Les protagonistes adoptent un ton hiératique, presque déclamatoire, qui accentue ce parti-pris et réduit malheureusement le texte à une énonciation aussi claire qu’elle est dénuée de vie. Ce qui est visuellement beau se perd dans une lecture empesée, qui ne rend guère justice aux dialogues. C’est d’autant plus regrettable que ceux-ci se découpent davantage en longues tirades qu’en vives réparties, appelant donc une mise en scène plus audacieuse et, osons le mot, dépoussiérée. Insidieusement revient le souvenir adolescent de lectures fastidieuses, celles de classiques Hatier aux photos en noir et blanc, qui momifiaient la tragédie antique.
Des images, pourtant, s’imposent parfois, qui esquissent ce qu’aurait pu être cette Phèdre. Il en est ainsi du récit fait à Thésée de la mort d’Hippolyte ou encore la mort que se donne Phèdre sur le corps de ce dernier, sous le regard broyé d’un mari et d’un père, qui se croyait à tort revenu des Enfers. Détaillé jusqu’au gore, le supplice d’Hippolyte méritait à l’évidence un traitement plus bestial qu’une tirade peu évocatrice :
« Le sang d’Hippolyte rougit au loin les campagnes ; sa tête résonne et se brise contre les rochers ; ses cheveux sont arrachés par les ronces, les pierres insensibles déchirent son noble visage, et sa beauté, cause de tous ses malheurs, disparaît sous mille blessures. Le char continue de fuir avec la même vitesse et d’entraîner sa victime expirante. »
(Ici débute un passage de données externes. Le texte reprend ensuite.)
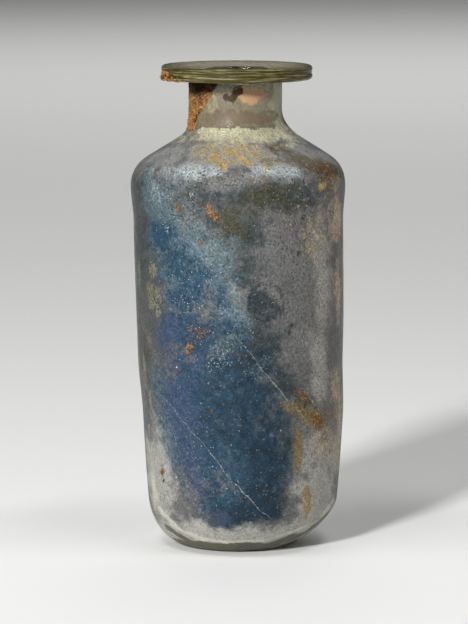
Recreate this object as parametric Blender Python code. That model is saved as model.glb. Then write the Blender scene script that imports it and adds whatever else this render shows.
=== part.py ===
# A free-blown Roman glass bottle of the kind called an unguentarium: a tall
# cylindrical body with a rounded heel, a sloping shoulder, a short wide neck
# and a broad flat rim folded from two layers of glass. The vessel is one
# piece of glass, hollow and empty, with burial soil still caked on its neck
# and rim. It stands on the flat ring around the pushed-in middle of its base.
#
# Metres, +Z up. The origin is on the surface that the bottle stands on, under
# the middle of its shoulder. Azimuth 0 faces -Y, and azimuth 90 faces +X.

import math

import bmesh
import bpy
from mathutils import Vector

# Body
FOOT_RADIUS = 0.0165  # outer edge of the flat ring that it stands on
FOOT_WIDTH = 0.0022
HEEL_RADIUS = 0.0297
HEEL_HEIGHT = 0.0150
BODY_RADIUS = 0.0326  # at the waist, just under the shoulder
TAPER_POWER = 2.6  # the higher, the longer the body stays wide downwards
SHOULDER_HEIGHT = 0.1128  # of the widest place
SHOULDER_LIP = 0.0007  # how far the shoulder stands out past the waist
LIP_HEIGHT = 0.0108  # from the waist up to the widest place
WAIST_HEIGHT = SHOULDER_HEIGHT - LIP_HEIGHT
SHOULDER_ROUND = 0.0104
SHOULDER_SLOPE = 32.0  # degrees above level

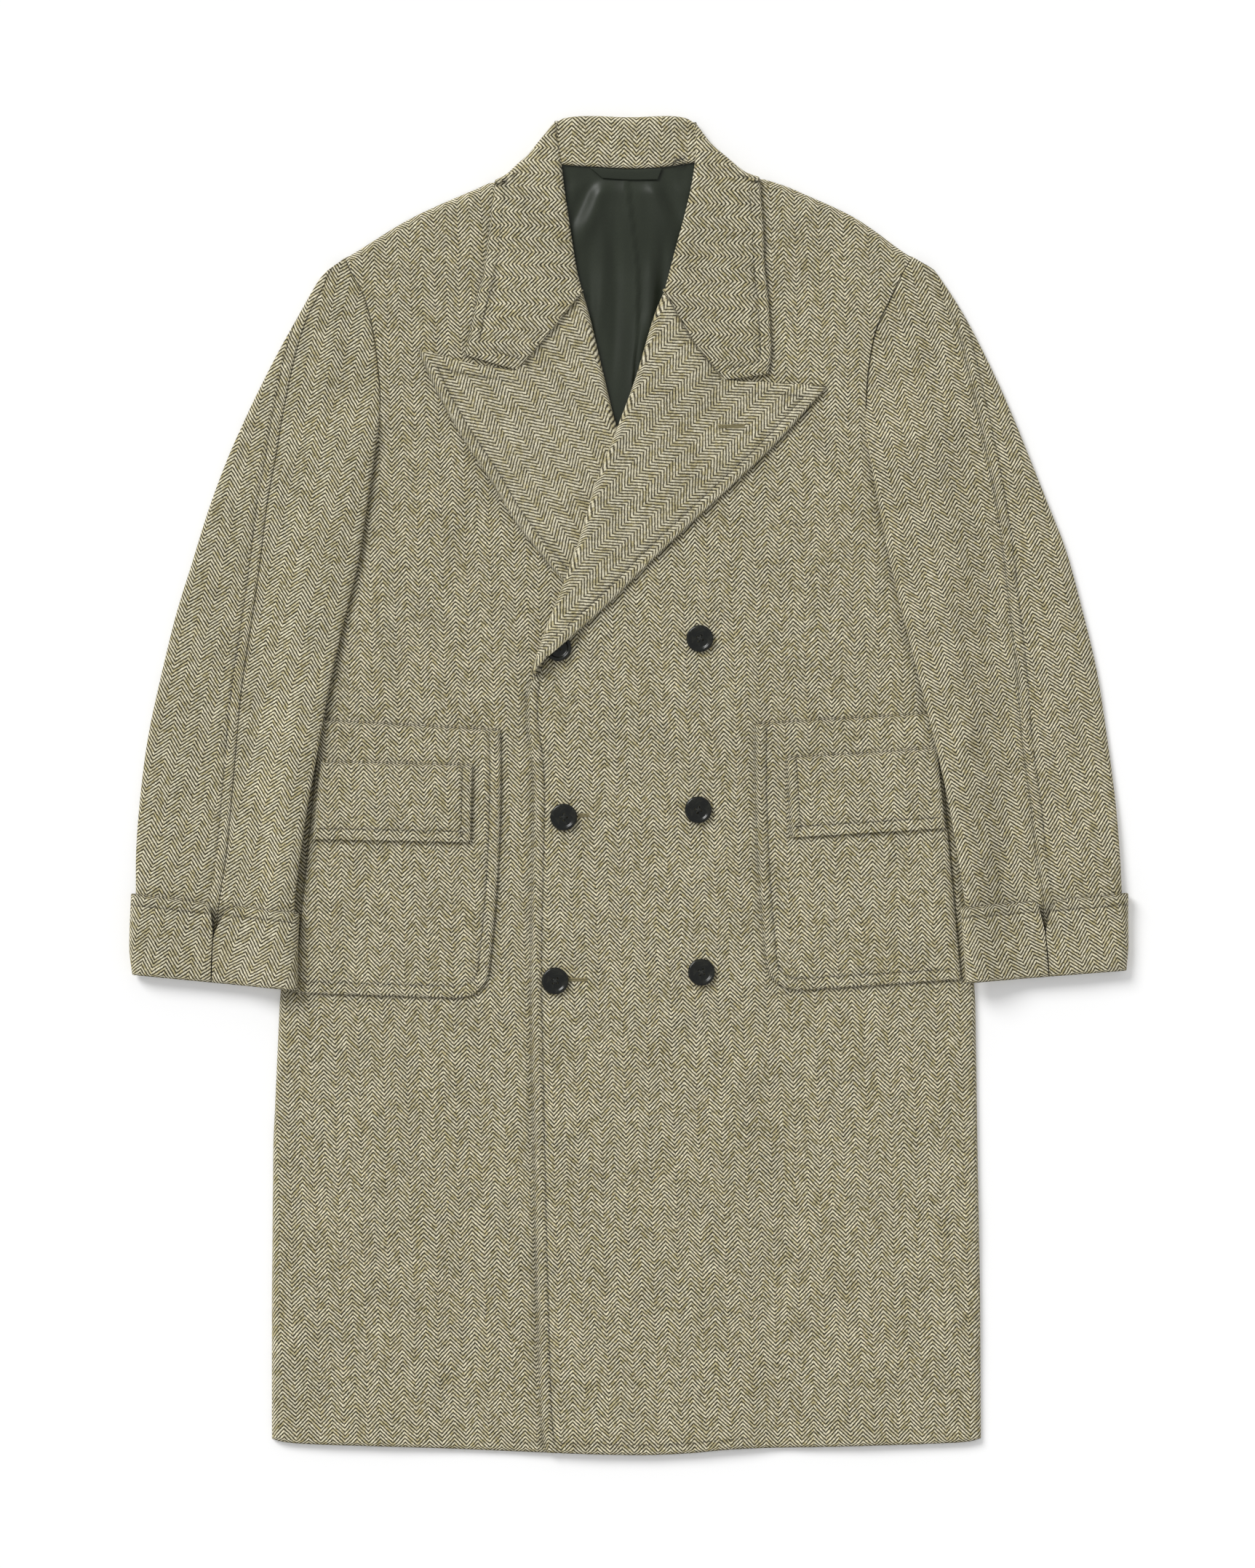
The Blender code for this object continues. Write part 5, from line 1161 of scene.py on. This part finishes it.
def build_sleeve(own, inward, tweed):
    """One of a sleeve's two pieces: the inward one lies next to the body, the other outside."""
    wearer = own.name
    node = "sleeve_%s_%s" % (wearer, "inner" if inward else "outer")
    grid = []
    top_count = 0
    rows = curve(own.sleeve, 9)
    for k, row in enumerate(rows):
        width = math.hypot(row[2] - row[0], row[3] - row[1])
        half_gap = (SEAM_GAP if inward else -SEAM_GAP) / width
        lift = (CUFF_WALL + 1.5 * GAP) * float(step((k / 9.0 - 11.0) / 3.0))
        r = min(SLEEVE_ROUND, 0.2 * width) / width
        seam = max(row[4], r + 0.04) + half_gap
        hidden = max(SLEEVE_HIDDEN_SEAM, r + 0.04) + half_gap
        round_width = ARMHOLE_ROUND + (SLEEVE_ROUND - ARMHOLE_ROUND) * float(step((k / 9.0 - 4.5) / 3.0))
        if not inward:
            round_width = SLEEVE_ROUND
        top_mm = [0.0, 3.0, 6.0] if inward else [0.0, 3.0, 5.5, 7.6, 8.8, 10.0, 11.2, 13.5]
        points, top_count = tube_points(row, inward, seam, hidden,
                                        lambda x, y: sleeve_rest(x, y, own) + lift,
                                        SLEEVE_HEIGHT, round_width, top_mm, 15 if inward else 9)
        grid.append(points)
    grid = np.array(grid)
    x, y = grid[..., 0], grid[..., 1]
    on_top = np.zeros(grid.shape[1])
    on_top[:top_count + 5] = 1.0
    on_top[top_count + 5:top_count + 9] = [0.8, 0.55, 0.3, 0.1]
    # fold heights first; further down the same name carries painted shade
    crease = folds(SLEEVE_FOLDS, x, y) + 0.8 * ripple(x, y, 2.5)
    seam_at = grid[:, 0, :2]
    from_seam = distance_to(seam_at[::3], x, y)
    quiet = 0.35 + 0.65 * step(from_seam / 18.0)
    grid[..., 2] += crease * on_top * quiet
    if inward:
        grid[..., 2] -= 0.45 * bell(from_seam, 3.0) * on_top
    else:
        grid[..., 2] += 0.45 * bell(from_seam, 9.0) * on_top
        grid[..., 2] -= 1.0 * groove(from_seam - SLEEVE_STITCH_INSET) * on_top
    # painted shade in the stitching groove beside the outer piece's seam
    painted_stitch_shade = PAINTED_SLEEVE_SHADE * bell(from_seam - SLEEVE_STITCH_INSET, PAINTED_SHADE_WIDTH) * on_top
    crease = np.zeros(x.shape) if inward else painted_stitch_shade
    # painted shade on what the cuff covers, which shows where the cuff parts
    cuff = own.cuff
    (out_x, out_y), (in_x, in_y) = cuff[0][:2], cuff[0][2:4]
    cuff_edge = out_y + (in_y - out_y) * clip01((x - out_x) / (in_x - out_x))
    crease = np.maximum(crease, step((cuff_edge + 2.0 - y) / 14.0))
    flat = unrolled(grid, 0, top_count)
    return shell("cloth_" + node, grid, SLEEVE_WALL, grain_of(flat, GRAIN["sleeve_" + wearer]), tweed,
                 up=(grid.shape[0] // 2, 6), edges=(SEAM, SEAM, SEAM if inward else OPEN_SEAM, SEAM),
                 crease=crease)


def build_cuff(own, inward, tweed):
    """One of a turned-back cuff's two pieces; their free edges part above the seam."""
    wearer = own.name
    node = "cuff_%s_%s" % (wearer, "inner" if inward else "outer")
    rows = curve(own.cuff, 14)
    run = np.concatenate([[0.0], np.cumsum(np.hypot(*np.diff(rows[:, :2], axis=0).T))])
    depth = shares(run[-1], [0.0, 3.0, 6.0, 8.4, 9.7, 10.8, 12.0, 14.0], [0.0, 2.5], 4.0) * run[-1]
    rows = np.array([[np.interp(d, run, rows[:, k]) for k in range(6)] for d in depth])
    grid = []
    top_count = 0
    for row in rows:
        width = math.hypot(row[2] - row[0], row[3] - row[1])
        half_gap = (CUFF_GAP if inward else -CUFF_GAP) / width
        seam = (row[5] if inward else row[4]) + half_gap
        points, top_count = tube_points(row, inward, seam, SLEEVE_HIDDEN_SEAM + half_gap,
                                        lambda x, y: sleeve_rest(x, y, own), CUFF_HEIGHT,
                                        SLEEVE_ROUND + 1.0, [0.0, 2.5, 5.0], 18)
        grid.append(points)
    grid = np.array(grid)
    x, y = grid[..., 0], grid[..., 1]
    on_top = np.zeros(grid.shape[1])
    on_top[:top_count + 5] = 1.0
    on_top[top_count + 5:top_count + 9] = [0.8, 0.55, 0.3, 0.1]
    down = np.repeat(depth[:, None], grid.shape[1], axis=1)
    # the free edge stands a little open round the sleeve
    flare = 1.6 * np.exp(-down / 9.0) * (0.7 + 0.3 * np.sin(x / 17.0))
    grid[..., 2] += (flare + 0.6 * ripple(1.6 * x, 1.6 * y, 0.9)) * on_top
    grid[..., 2] -= 1.0 * groove(down - STITCH_INSET) * on_top
    # painted shade in the stitching groove
    crease = PAINTED_GROOVE_SHADE * bell(down - STITCH_INSET, PAINTED_SHADE_WIDTH) * on_top
    roll_under = np.exp(-(run[-1] - down) / 3.0)
    grid[..., 2] -= 1.2 * roll_under * on_top
    flat = unrolled(grid, 0, top_count)
    return shell("cloth_" + node, grid, CUFF_WALL, grain_of(flat, GRAIN[node]), tweed,
                 up=(grid.shape[0] // 2, 6), edges=(FOLDED, FOLDED, SEAM, SEAM), crease=crease)


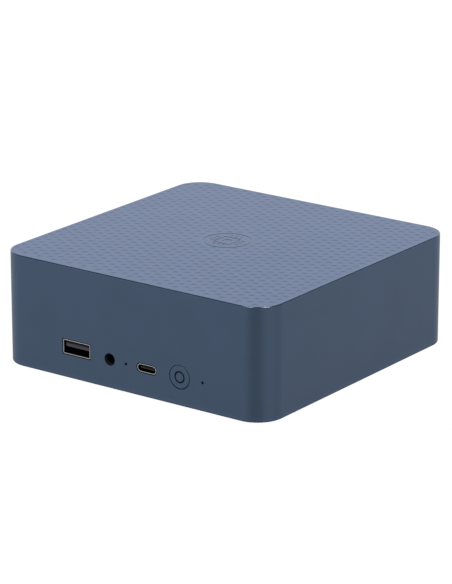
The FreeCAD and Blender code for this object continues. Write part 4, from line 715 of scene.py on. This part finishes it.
def copied_mesh(name, mesh, polygons, finish):
    """A mesh of some of another's polygons, with the same corner normals."""
    corner_normals = [tuple(n.vector) for n in mesh.corner_normals]
    used = sorted({i for polygon in polygons for i in polygon.vertices})
    at = {old: new for new, old in enumerate(used)}
    copy = bpy.data.meshes.new(name)
    copy.from_pydata([tuple(mesh.vertices[i].co) for i in used], [],
                     [tuple(at[i] for i in polygon.vertices) for polygon in polygons])
    copy.polygons.foreach_set("use_smooth", [True] * len(polygons))
    copy.normals_split_custom_set([corner_normals[i] for polygon in polygons for i in polygon.loop_indices])
    copy.materials.append(FINISHES[finish])
    return copy


def split_node(name, finish_for):
    """Replaces a CAD node by one piece for each finish that finish_for(size, middle) gives its parts."""
    mesh = nodes[name].data
    by_finish = {}
    for part in touching_parts(mesh):
        spots = [mesh.vertices[i].co / MM for polygon in part for i in polygon.vertices]
        low = Vector([min(p[k] for p in spots) for k in range(3)])
        high = Vector([max(p[k] for p in spots) for k in range(3)])
        by_finish.setdefault(finish_for(high - low, (high + low) / 2), []).extend(part)
    for finish, polygons in by_finish.items():
        label = f"{name}.{finish}"
        new_piece(label, copied_mesh(label, mesh, polygons, finish), name)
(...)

C’est pas chair, mon fils !
A l’issue de la représentation, la perplexité s’impose. Parfois, en écho lointain ont surgi des mots qu’on aima chez Racine. La comparaison est cruelle : du théâtre de Sénèque, peu connu et encore moins joué, fallait-il proposer une lecture à ce point minimaliste ? L’absence du chœur, que ne compensent guère des bancs-titres maigrichons et repris par une voix enregistrée, doit-elle resserrer la trame, pour écarter le drame de la place publique et lui préférer un huis-clos ? Sans doute. Mais alors pourquoi tant de solennité dans les propos ?
« On pourrait presque dire que c’est volontairement austère », explique Georges Lavaudant dans le programme, en justifiant une mise en scène qui privilégie l’oral, pour « avant tout porter le texte. » Pari tenu ? Pas vraiment car les mots ici manquent cruellement de fureur et de larmes : sans doute par excès d’application, la passion fait défaut. D’une Phèdre « responsable de sa passion », l’on ne perçoit qu’un récit sans chair. En totale contradiction avec les intentions du metteur en scène pour qui « on ne peut pas comprendre l’histoire de Phèdre si on ne comprend pas le désir amoureux, le désir physique. » Et c’est précisément ce que l’on attendit en vain durant cette courte et décevante représentation.